Un musée, des impressions
Même si l’inspiration de cet album n’est pas si originale que cela (rappelons que récemment, dans Les tableaux de l’ombre, Jean Dytar faisait déjà sortir de leur cadre les personnages des œuvres du Louvre), l’album mérite largement la lecture. Le style du dessinateur fait ici merveille, notamment avec son noir et blanc profond qui met parfaitement en valeur le musée avec ses volumes, son architecture caractéristique et ses particularités organisationnelles. Les œuvres y trouvent leur place naturellement. On reconnaît ainsi un autoportrait de van Gogh, Les Raboteurs de parquet de Gustave Caillebotte, le Portrait de Berthe Morisot par Manet et bien d’autres. Petit manque à mon avis, les œuvres qui imprègnent l’album ne sont pas citées. Et puis, Chabouté insiste sur la confrontation entre le public et les œuvres, enchaînant des sortes de sketches et se contentant d’une visite à l’inspiration. Plus subtilement, le dessinateur nous invite à nous poser la question de la beauté (selon quels critères ? et avec quelle évolution dans le temps ?) et de l’originalité d’une œuvre d’art (ainsi que de la façon de la recevoir, de la comprendre).
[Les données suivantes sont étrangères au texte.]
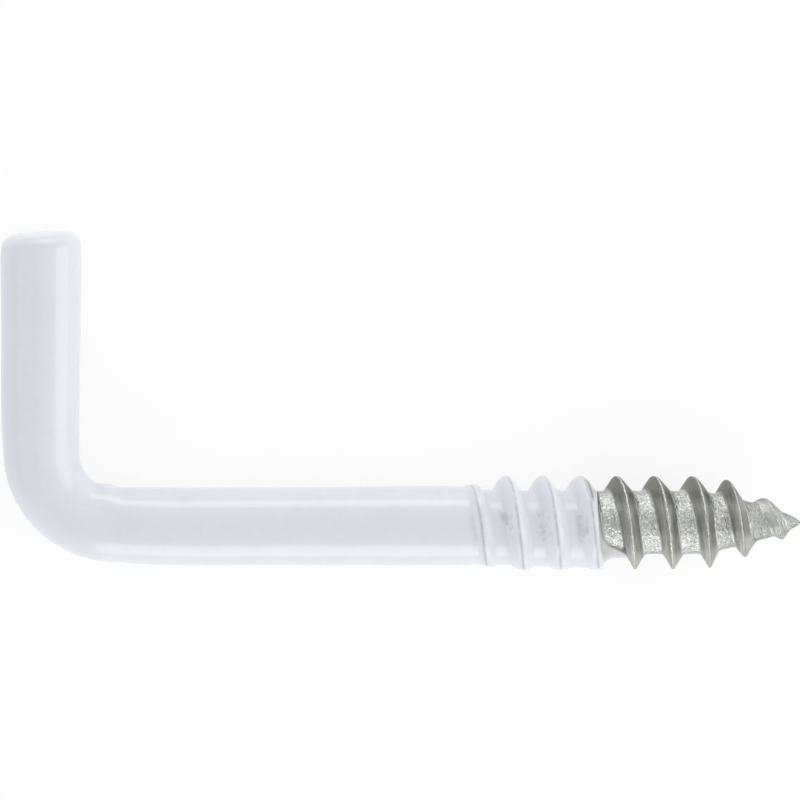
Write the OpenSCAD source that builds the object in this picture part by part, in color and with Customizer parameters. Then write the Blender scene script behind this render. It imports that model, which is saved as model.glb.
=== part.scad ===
// Screw-in hinge pin: a steel wire with a rolled wood thread at one end, bent at a right angle to leave
// an upright arm, and dipped in soft plastic from the arm's end to part of the way along the thread.
// Millimetres. The pin lies on a level surface: its shank runs along +X and its arm along +Y.

/* [Wire] */
// Diameter of the steel wire
wire_d = 3.3; // [3.25:0.05:3.8]
// From the arm's axis to the tip of the point
shank_l = 38; // [34:0.5:60]
// From the shank's axis to the wire's cut end on the arm
arm_l = 14.2; // [12:0.1:24]
// Radius of the bend along the wire's centre line
bend_r = 3.7; // [3:0.1:5.5]
// Bevel round the wire's cut end
arm_bevel = 0.25; // [0.1:0.05:0.6]

/* [Thread] */
// Diameter over the crests
crest_d = 4.7; // [4.4:0.05:5.4]
// Diameter at the root, between the turns
root_d = 3.14; // [2.7:0.02:3.2]
// Advance of the thread in one right-handed turn
pitch = 1.85; // [1.6:0.05:2.4]
// Width of the ridge along its crest
crest_w = 0.1; // [0.04:0.01:0.25]
// Width of the ridge at its foot
foot_w = 1.1; // [0.7:0.05:1.4]
// Height of the hollow flanks at half their width, as a share of the ridge's height
flank_fill = 0.42; // [0.3:0.01:0.5]
// From the tip back to where the ridge first rises
thread_l = 17.25; // [14:0.25:22]
// Length over which the ridge rises to its full height
run_out_l = 2.75; // [1.5:0.05:4]
// Length over which the wire narrows to the root
narrowing_l = 1.55; // [0.8:0.05:2.5]
// Length of the gimlet point
point_l = 4.95; // [3.5:0.05:6.5]
// Fullness of the point's core: 1 is a straight cone, and less is blunter
point_taper = 0.65; // [0.5:0.05:1]
// How long the ridge keeps its height along the point, where more is longer
point_ridge = 2.2; // [1.2:0.1:4]

/* [Coating] */
// Thickness round the bend
bend_coat_t = 0.18; // [0.17:0.01:0.3]
// Thickness on the shank, past the bend
shank_coat_t = 0.29; // [0.2:0.01:0.4]
// Thickness on the shank where the thread begins
run_coat_t = 0.34; // [0.25:0.01:0.45]
// How far the coating of the bend and the shank sagged to one side while it set
coat_sag = 0.14; // [0:0.01:0.14]
// Thickness along the arm
arm_coat_t = 0.33; // [0.24:0.01:0.45]
// Thickness round the thick ring near the arm's end
end_ring_t = 0.41; // [0.26:0.01:0.5]
// From the arm's coated end down to the middle of its thick ring
end_ring_drop = 1.6; // [1.2:0.1:2.5]
// Thickness at the rounded rim of the arm's end
end_rim_t = 0.36; // [0.24:0.01:0.4]
// Thickness over the wire's cut end
end_coat_t = 0.3; // [0.2:0.05:0.6]
// Rounding of the coating round the arm's end
end_round = 0.55; // [0.3:0.05:0.9]
// Length over which the coating thickens from the bend up the arm, and again up to the thick ring
arm_blend_l = 1.6; // [0.8:0.1:2.5]
// Length over which it thickens from the bend along the shank
shank_blend_l = 2.8; // [1:0.1:5]
// Mean thickness between the turns of the thread
valley_t = 0.34; // [0.32:0.01:0.45]
// How far the coating between the turns sagged to one side
valley_sag = 0.27; // [0:0.01:0.28]
// Thickness over the thread's crests
crest_t = 0.03; // [0.02:0.01:0.08]
// Bare length of the thread, from the tip to the coating's edge
bare_l = 10.15; // [6:0.05:13]
// Lean of the coating's edge, in degrees
edge_lean = 7; // [0:1:15]

/* [Hidden] */
$fn = 96;

steel_colour = [0.61, 0.62, 0.59];
coating_colour = [0.91, 0.92, 0.94];

wire_r = wire_d / 2;
root_r = root_d / 2;
crest_r = crest_d / 2;
bend_coat_r = wire_r + bend_coat_t;
shank_coat_r = wire_r + shank_coat_t;
run_coat_r = wire_r + run_coat_t;
arm_coat_r = wire_r + arm_coat_t;
end_ring_r = wire_r + end_ring_t;
coated_arm_l = arm_l + end_coat_t;
coated_crest_r = crest_r + crest_t;
end_rim_r = wire_r + end_rim_t;

run_x = shank_l - thread_l; // where the ridge first rises
point_x = shank_l - point_l; // where the point begins
edge_x = shank_l - bare_l; // where the coating stops, on the shank's axis

facets = 36; // sides round the thread
shoulder = 0.02; // step down from the plain wire to the rolled thread
seat = 0.5; // how far the thread's body reaches back into the plain wire's
snap = 0.02; // rows of the thread nearer than this to an end give way to it
edge_room = 1; // spare length of coated thread for the leaning cut at its edge

// The ridge across one turn: distance from the middle of its crest, and share of its height
ridge = [
    [-foot_w / 2, 0],
    [-(foot_w + crest_w) / 4, flank_fill],
    [-crest_w / 2, 1],
    [crest_w / 2, 1],
    [(foot_w + crest_w) / 4, flank_fill],
    [foot_w / 2, 0],
];

// The lowest full crest and the arm's thick ring both touch the surface
full_turns = floor((thread_l - run_out_l) / pitch - 1 / 4);
contact_x = shank_l - pitch * (full_turns + 1 / 4);
rest_tilt = asin((coated_crest_r - end_ring_r) / contact_x);

function share(x, from, length) = max(0, min(1, (x - from) / length));
function mix(a, b, w) = a + (b - a) * w;

// Radius at angle a of a circle that hangs off the axis towards 180 degrees
function hung_r(r, sag, a) = -sag * cos(a) + sqrt(r * r - pow(sag * sin(a), 2));

// Steel between the turns: the wire narrows to the root, and the root to the point
function core_at(x) =
    mix(wire_r - shoulder, root_r, share(x, run_x, narrowing_l))
    * pow(1 - share(x, point_x, point_l), point_taper);

// Height of the ridge above the core, which rises quickly at first and dies away along the point
function ridge_at(x) =
    let (
        rise = 1 - pow(1 - share(x, run_x, run_out_l), 1.5),
        top = mix(wire_r - shoulder, crest_r, rise),
        foot = mix(wire_r - shoulder, root_r, share(x, run_x, narrowing_l))
    )
    (top - foot) * (1 - pow(share(x, point_x, point_l), point_ridge));

steel_at = function (x, a, height) core_at(x) + ridge_at(x) * height;

// Coating: its valleys lie in a hung ring round the steel, and its ridges are rounder than the steel's
coat_at = function (x, a, height)
    let (
        along = share(x, run_x, narrowing_l),
        valley = hung_r(
            mix(run_coat_r - shoulder, root_r + valley_t, along), mix(coat_sag, valley_sag, along), a
        ),
        crest = core_at(x) + ridge_at(x) + crest_t
    )
    valley + max(0, crest - valley) * pow(height, 0.7);

// A closed body along +X between two planes, with the right-handed ridge wound round it, and seated in
// the body before it. radius(x, a, height) gives its radius at x and angle a from +Y, at a share of the
// ridge's height.
module wound_body(from_x, to_x, radius) {
    first_turn = floor((from_x - shank_l) / pitch) - 1;
    turns = ceil((to_x - from_x) / pitch) + 4;
    rows = [for (t = [0 : turns - 1], p = ridge) [shank_l + (first_turn + t) * pitch + p[0], p[1]]];
    ends = [[-seat, from_x], [0, from_x], [0, to_x]];
    pointed = radius(to_x, 0, 0) == 0;

    function point_at(x, j, height) =
        let (a = 360 * j / facets, r = radius(x, a, height)) [x, r * cos(a), r * sin(a)];
    function row_x(k, j) = rows[k][0] + pitch * j / facets;
    function index(k, j) =
        j == facets ? index(k + len(ridge), 0)
        : row_x(k, j) < from_x + snap ? facets + j
        : row_x(k, j) > to_x - snap ? 2 * facets + (pointed ? 0 : j)
        : (k + len(ends)) * facets + j;

    points = concat(
        [for (e = ends, j = [0 : facets - 1]) point_at(e[1], j, 0) + [e[0], 0, 0]],
        [for (k = [0 : len(rows) - 1], j = [0 : facets - 1])
            point_at(max(from_x, min(to_x, row_x(k, j))), j, rows[k][1])]
    );
    seated = [
        for (j = [0 : facets - 1])
        let (next = (j + 1) % facets)
        each [[j, facets + j, facets + next], [j, facets + next, next]]
    ];
    sides = [
        for (k = [0 : len(rows) - len(ridge) - 2], j = [0 : facets - 1])
        let (a = index(k, j), b = index(k + 1, j), c = index(k + 1, j + 1), d = index(k, j + 1))
        each [if (a != b && b != c && c != a) [a, b, c], if (a != c && c != d && d != a) [a, c, d]]
    ];
    caps = [
        [for (j = [0 : facets - 1]) j],
        if (!pointed) [for (j = [facets - 1 : -1 : 0]) 2 * facets + j],
    ];
    polyhedron(points, concat(seated, sides, caps), convexity = 10);
}

// A quarter bend between the arm and the shank
module bend(r) {
    translate([bend_r, bend_r, 0]) rotate([0, 0, 180]) rotate_extrude(angle = 90)
        translate([bend_r, 0]) circle(r);
}

// Forms turned about the arm's axis and the shank's, from profiles of [radius, distance along it]
module turned_arm(profile) {
    rotate([-90, 0, 0]) rotate_extrude() polygon(profile);
}

module turned_shank(profile) {
    rotate([0, 90, 0]) rotate_extrude() polygon(profile);
}

module steel_body() {
    turned_arm([
        [0, bend_r],
        [wire_r, bend_r],
        [wire_r, arm_l - arm_bevel],
        [wire_r - arm_bevel, arm_l],
        [0, arm_l],
    ]);
    bend(wire_r);
    turned_shank([[0, bend_r], [wire_r, bend_r], [wire_r, run_x], [0, run_x]]);
    wound_body(run_x, shank_l, steel_at);
}

module coated_arm() {
    bottom = bend_r - coat_sag;
    ring_h = coated_arm_l - end_ring_drop;
    rim_h = coated_arm_l - end_round;
    turned_arm(concat(
        [[0, bottom]],
        [for (w = [0 : 0.25 : 1])
            [mix(bend_coat_r, arm_coat_r, sin(90 * w)), bottom + arm_blend_l * w]],
        [for (w = [0 : 0.25 : 1])
            [mix(arm_coat_r, end_ring_r, (1 - cos(180 * w)) / 2), ring_h - arm_blend_l * (1 - w)]],
        [for (a = [0 : 15 : 90])
            [end_rim_r - end_round * (1 - cos(a)), rim_h + end_round * sin(a)]],
        [[0, coated_arm_l]]
    ));
}

module coated_shank() {
    turned_shank(concat(
        [[0, bend_r]],
        [for (w = [0 : 0.25 : 1])
            [mix(bend_coat_r, shank_coat_r, sin(90 * w)), bend_r + shank_blend_l * w]],
        [[run_coat_r, run_x], [0, run_x]]
    ));
}

module coated_body() {
    coated_arm();
    translate([0, -coat_sag, 0]) {
        bend(bend_coat_r);
        coated_shank();
    }
    wound_body(run_x, edge_x + edge_room, coat_at);
}

// Everything past the leaning plane where the coating stops
module past_edge() {
    reach = bare_l + crest_d;
    translate([edge_x, 0, 0]) rotate([0, 0, edge_lean]) translate([0, -reach / 2, -reach / 2])
        cube(reach);
}

// Turns the pin about the arm's axis until it rests, and centres it over the origin
module at_rest() {
    translate([
        (end_ring_r - shank_l * cos(rest_tilt)) / 2,
        (coated_crest_r - coated_arm_l) / 2,
        end_ring_r,
    ])
        rotate([0, -rest_tilt, 0]) children();
}

module steel_pin() {
    color(steel_colour) at_rest() steel_body();
}

module plastic_coating() {
    color(coating_colour) at_rest() difference() {
        coated_body();
        steel_body();
        past_edge();
    }
}

steel_pin();
plastic_coating();
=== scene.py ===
# Screw-in hinge pin: bright zinc-plated wire with a rolled wood thread, dipped in soft white vinyl.
# Pieces are shaped in millimetres in the pin's own frame, with the shank along +X and the arm along +Y,
# and then laid down where the CAD part lies.
import math
import bmesh
import bpy
from mathutils import Matrix, Vector, noise


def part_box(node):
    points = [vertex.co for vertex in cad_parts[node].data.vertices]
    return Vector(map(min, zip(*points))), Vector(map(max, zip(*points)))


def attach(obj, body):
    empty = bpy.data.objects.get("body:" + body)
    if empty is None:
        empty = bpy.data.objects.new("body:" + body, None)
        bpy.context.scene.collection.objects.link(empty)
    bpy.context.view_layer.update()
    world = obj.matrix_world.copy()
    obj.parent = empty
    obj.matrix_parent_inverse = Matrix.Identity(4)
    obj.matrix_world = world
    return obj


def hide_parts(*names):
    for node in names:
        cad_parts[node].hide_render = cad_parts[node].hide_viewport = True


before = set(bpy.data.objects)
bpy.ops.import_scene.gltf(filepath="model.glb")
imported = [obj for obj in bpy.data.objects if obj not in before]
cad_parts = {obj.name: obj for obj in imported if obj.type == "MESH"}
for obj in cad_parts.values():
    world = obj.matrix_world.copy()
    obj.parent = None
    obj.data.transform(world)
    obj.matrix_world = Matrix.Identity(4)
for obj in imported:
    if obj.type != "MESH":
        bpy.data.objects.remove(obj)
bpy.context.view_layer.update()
print("frame loaded:", ", ".join(sorted(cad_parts)))

mm = 0.001
weld = 0.002  # points nearer than this are one point
quarterTurn = math.pi / 2


def share(x, start, length):
    return max(0.0, min(1.0, (x - start) / length))


def mix(a, b, w):
    return a + (b - a) * w


def smoothMax(a, b, softness):
    return 0.5 * (a + b + math.hypot(a - b, softness))


def smoothMin(a, b, softness):
    return 0.5 * (a + b - math.hypot(a - b, softness))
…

Et on peut encore creuser la question. Pourquoi les œuvres exposées à Orsay ont-elles été sélectionnées ? Sont-elles si supérieures à celles qu’on ne voit pas ? Rappelons en effet que les réserves d’un musée comme Orsay sont bien remplies. Enfin, ces œuvres exposées, dans toute leur diversité de styles, respirent la vie (d’où la force qui s’en dégage), ce qui justifie parfaitement qu’on puisse les imaginer retrouver l’animation de la vie dès que l’œil humain les oublie.